3 questions à... Louise Chennevière
Le 13/02/2023
L'Agence vous propose de découvrir régulièrement des auteurs et autrices qui vivent et travaillent en Provence-Alpes-Côte d'Azur. L'autrice de romans Louise Chennevière, qui habite dans le Vaucluse, a bien voulu se prêter au jeu des questions-réponses.
Elle a 29 ans et a grandi à Paris. Installée à Orange depuis peu, elle a publié deux romans aux éditions P.O.L. Comme la chienne en 2019 et Mausolée en 2021. La jeune femme nous dévoile ses projets pour les mois à venir ainsi que ses goûts en matière de littérature.
Quelle est votre actualité ?
"Mon dernier roman, Mausolée, vient d'être traduit en espagnol et en italien, je vais donc voyager pour le présenter. C'est toujours une grande joie de voir son texte dans une autre langue et de pouvoir atteindre des lecteurs que l'on n'aurait jamais imaginé toucher !
Je travaille aussi à mon troisième roman, qui s'appellera Black-Out. C'est un texte sur la perte de mémoire dans lequel une jeune femme, confrontée à des "absences" liées à une expérience traumatique, accompagne sa grand-mère qui, elle, est atteinte de la maladie d'Alzheimer. À travers leurs échanges troués, leurs défaillances intimes, se noue entre elles une autre manière de communiquer et un autre rapport au temps. Mes livres sont toujours des moyens pour tenter de résoudre des questionnements qui m'obsèdent et me bouleversent, et découlent toujours d'expériences intimes.
Par ailleurs, cela fait près de trois ans maintenant que je me suis mise à la musique. J'ai commencé le piano durant le confinement et depuis lors, je n'ai cessé d'écrire des chansons. J'en ai déjà sorti quelques-unes et travaille maintenant sur un album. La musique m'a permis de réinventer mon rapport à l'écriture, d'aller vers la poésie. J'ai déjà donné quelques petits concerts et prépare les prochains. Jouer devant un public, pour moi qui avais l'habitude de me cacher derrière des livres, c'est une expérience radicalement nouvelle. Cela me donne beaucoup de force, et ce malgré le trac terrible…".

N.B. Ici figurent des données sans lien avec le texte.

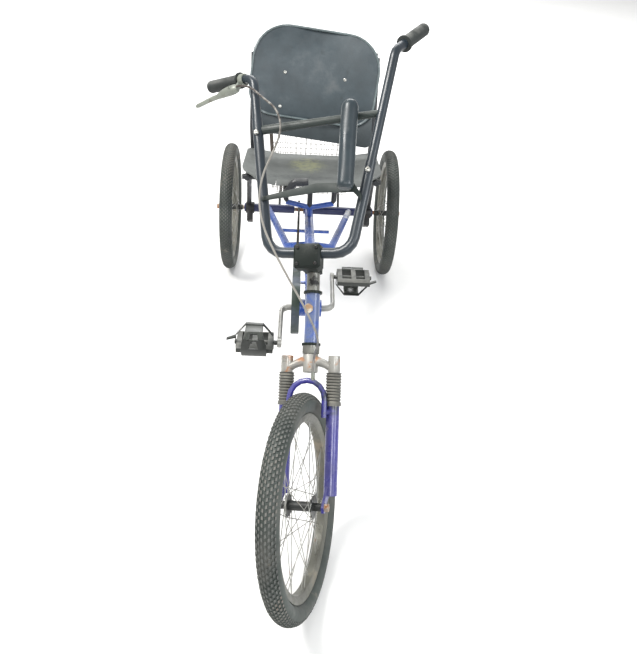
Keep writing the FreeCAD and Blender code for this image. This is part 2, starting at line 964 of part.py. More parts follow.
def frame_tubes():
    head = rod(on_axis(0, 0, head_tube_start), on_axis(0, 0, head_tube_end), tube_diameter)
    nose = on_axis(0, 0, backbone_start)
    backbone = rod(nose, rear_axle, tube_diameter)
    hanger = rod(crank_centre, backbone_at(crank_centre.y), hanger_diameter)
    shell = rod(
        crank_centre + point(-shell_half_width, 0, 0),
        crank_centre + point(shell_half_width, 0, 0),
        shell_diameter,
    )
    slope = (rear_axle.z - crank_centre.z) / (rear_axle.y - crank_centre.y)
    bend_height = crank_centre.z + slope * (stay_bend_y - crank_centre.y)
    nose_height = backbone_at(stay_nose_y).z - stay_nose_drop
    stays = bent_rod([
        point(-stay_rear_x, wheelbase, wheel_radius),
        point(-stay_front_x, stay_bend_y, bend_height),
        point(0, stay_nose_y, nose_height),
        point(stay_front_x, stay_bend_y, bend_height),
        point(stay_rear_x, wheelbase, wheel_radius),
    ], stay_bend_radius * half_share, stay_diameter)
    yoke_root = backbone_at(yoke_y)
    apex = point(0, yoke_y, yoke_base_height)
    pieces = [head, backbone, hanger, shell, stays, rod(yoke_root, apex, yoke_diameter)]
    arms = [point(side * yoke_arm_x, yoke_y, yoke_arm_height) for side in (-1, 1)]
    pieces.append(tube([arms[0], apex, arms[1]], yoke_diameter, tube_sides))
    idler_height = bend_height + slope * (idler_rod_y - stay_bend_y)
    along_share = (idler_rod_y - stay_bend_y) / (wheelbase - stay_bend_y)
    idler_foot_x = stay_front_x + (stay_rear_x - stay_front_x) * along_share
    pieces.append(rod(
        point(-idler_foot_x, idler_rod_y, idler_height),
        point(idler_rod_reach, idler_rod_y, idler_height),
        idler_rod_diameter,
    ))
    for y in (crank_centre.y + hanger_diameter, guard_rear - hanger_diameter):
        pieces.append(guard_tab(y))
    body = fuse_all(pieces)
    steerer_hole = pin(
        on_axis(0, 0, head_tube_start - head_cup_height),
        on_axis(0, 0, stack_end),
        steerer_diameter + seat_gap / half_share,
    )
    stack_room = pin(
        on_axis(0, 0, head_tube_end),
        on_axis(0, 0, stack_end),
        upper_stack_diameter + seat_gap / half_share,
    )
    shell_hole = pin(
        crank_centre + point(-cup_half_width, 0, 0),
        crank_centre + point(cup_half_width, 0, 0),
        spindle_diameter + running_fit / half_share,
    )
    cross = rod(
        rear_axle + point(-cross_tube_half_length, 0, 0),
        rear_axle + point(cross_tube_half_length, 0, 0),
        tube_diameter + seat_gap / half_share,
    )
    return body.cut(steerer_hole).cut(stack_room).cut(shell_hole).cut(cross)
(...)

Quel est le livre qui vous a le plus marqué et pourquoi ?
"S'il faut n'en choisir qu'un, je dirai Les Armoires vides d'Annie Ernaux, car ce roman a été décisif dans ma vie d'écrivaine. Il s'ouvre brutalement sur les pensées d'une toute jeune femme qui vient juste d'avorter, tout lui semble vain, ne sachant que faire d'elle-même si ce n'est attendre que ça passe. Les auteurs qu'elle aimait alors ne lui sont d'aucune aide, car les livres ne parlent pas de ce qu'elle vit. Lorsque j'ai ouvert ce livre, je n'avais encore lu que peu d'autrices, mes écrivains adorés étaient tous des hommes, et lorsque j'écrivais je me choisissais des doubles masculins. Je ne pensais pas pouvoir apparaitre en tant que femme dans la grande littérature. Et puis, j'ai découvert Annie Ernaux et ça été un bouleversement, je me suis dit que non seulement je pouvais me montrer en tant que femme, mais que je me devais de le faire, que c'était une sorte de devoir de représentation. Une tâche nécessaire que de faire apparaître ces corps de femmes qui avaient toujours été exclus - ou plutôt ces corps qui ont toujours été représentés mais de manière idéalisée, masquant la réalité de ces vies obscures que Virginia Woolf appelait déjà à montrer dans Une chambre à soi, autre livre fondamental pour moi. Ce sont deux œuvres qui m'ont donné beaucoup de force en tant que jeune autrice".
Quel est le livre qui vous a fait le plus rire ?
"Je crois que Flaubert est l'un des écrivains qui me fait le plus rire, même si c'est d'un rire terrible. Il est sans pitié. Sous son écriture, tout y passe. Il détruit la bien-pensance bourgeoise, tous les faux-semblants. Ses livres sont à la fois cruels et incroyablement drôles. Madame Bovary, par exemple, est un livre déchirant et pourtant on ne cesse de rire devant les personnages qu'il crée. Je pense notamment à l'amant d'Emma, Rodolphe, un imbécile se prenant pour un grand Don Juan, qui prête à la fois à pleurer et à rire. Il y a Bouvard et Pécuchet aussi évidemment. Mais pour moi, c'est surtout sa correspondance qui se lit comme un véritable roman et dans laquelle il dresse des portraits impitoyables de ses contemporains. Il y a aussi Le dictionnaire des idées reçues dans lequel il recense tous les clichés associés à certains concepts, je peux le relire encore et encore, ça fonctionne toujours".